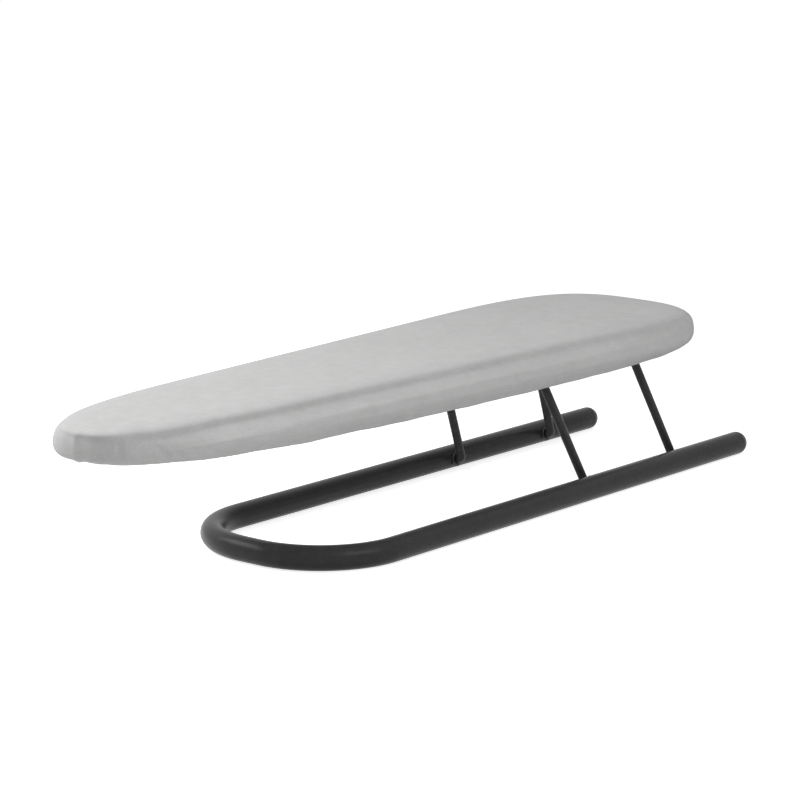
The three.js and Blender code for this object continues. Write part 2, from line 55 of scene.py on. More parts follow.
# Board outline
NOSE_LENGTH = 140.0
NOSE_HALF_WIDTH = 62.0
NOSE_TIP_PULL_SHARE = 0.804
NOSE_SIDE_PULL_SHARE = 0.438
WIDE_END_LENGTH = 154.0
SHOULDER_HALF_WIDTH = 76.1
SHOULDER_PULL_SHARE = 0.73
WIDE_END_PULL_SHARE = 0.898

# Cover, pad and panel
COVER_THICKNESS = 0.8
SIDE_DEPTH_AT_NOSE = 19.9
SIDE_DEPTH_AT_WIDE_END = 21.0
SIDE_BOW = 5.1
HEM_INSET = 12.0
HEM_LIFT = 0.6
HEM_CURL_RADIUS = 2.7
ELASTIC_RADIUS = 1.2
PANEL_TOP_DROP = 7.5
PANEL_THICKNESS = 1.0
PANEL_INSET = 11.8
RIM_BOTTOM_DROP = 13.4
VENT_RADIUS = 6.0
VENT_PITCH = 36.0
VENT_ROW_SPACING = 30.0
VENT_EDGE_MARGIN = 16.0
VENT_BRACKET_MARGIN = 20.0

# Base tube
TUBE_RADIUS = 8.0
TUBE_WALL = 1.2
BASE_HALF_GAUGE = 65.3
BASE_BEND_RADIUS = 57.8
CAP_HEAD_LENGTH = 8.0
CAP_PLUG_LENGTH = 12.0
BUSH_WALL = 0.7
BUSH_FLANGE_RIM = 1.3
BUSH_FLANGE_THICKNESS = 0.8
BUSH_PAST_WALL = 1.5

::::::

- **Task**: The lines above should be duplicated exactly.

- **Exercise response**:
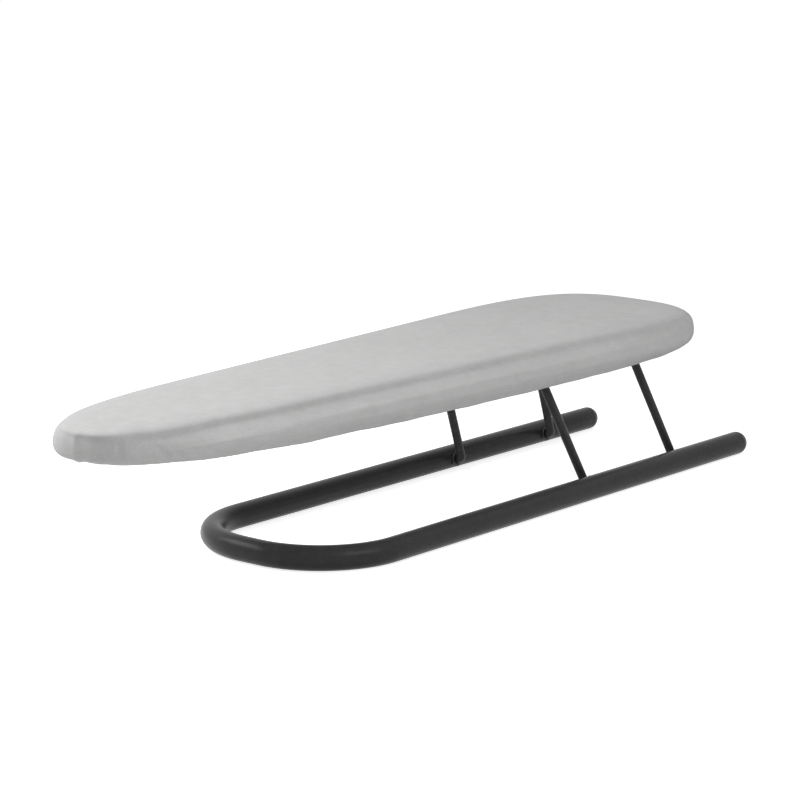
The three.js and Blender code for this object continues. Write part 2, from line 55 of scene.py on. More parts follow.
# Board outline
NOSE_LENGTH = 140.0
NOSE_HALF_WIDTH = 62.0
NOSE_TIP_PULL_SHARE = 0.804
NOSE_SIDE_PULL_SHARE = 0.438
WIDE_END_LENGTH = 154.0
SHOULDER_HALF_WIDTH = 76.1
SHOULDER_PULL_SHARE = 0.73
WIDE_END_PULL_SHARE = 0.898

# Cover, pad and panel
COVER_THICKNESS = 0.8
SIDE_DEPTH_AT_NOSE = 19.9
SIDE_DEPTH_AT_WIDE_END = 21.0
SIDE_BOW = 5.1
HEM_INSET = 12.0
HEM_LIFT = 0.6
HEM_CURL_RADIUS = 2.7
ELASTIC_RADIUS = 1.2
PANEL_TOP_DROP = 7.5
PANEL_THICKNESS = 1.0
PANEL_INSET = 11.8
RIM_BOTTOM_DROP = 13.4
VENT_RADIUS = 6.0
VENT_PITCH = 36.0
VENT_ROW_SPACING = 30.0
VENT_EDGE_MARGIN = 16.0
VENT_BRACKET_MARGIN = 20.0

# Base tube
TUBE_RADIUS = 8.0
TUBE_WALL = 1.2
BASE_HALF_GAUGE = 65.3
BASE_BEND_RADIUS = 57.8
CAP_HEAD_LENGTH = 8.0
CAP_PLUG_LENGTH = 12.0
BUSH_WALL = 0.7
BUSH_FLANGE_RIM = 1.3
BUSH_FLANGE_THICKNESS = 0.8
BUSH_PAST_WALL = 1.5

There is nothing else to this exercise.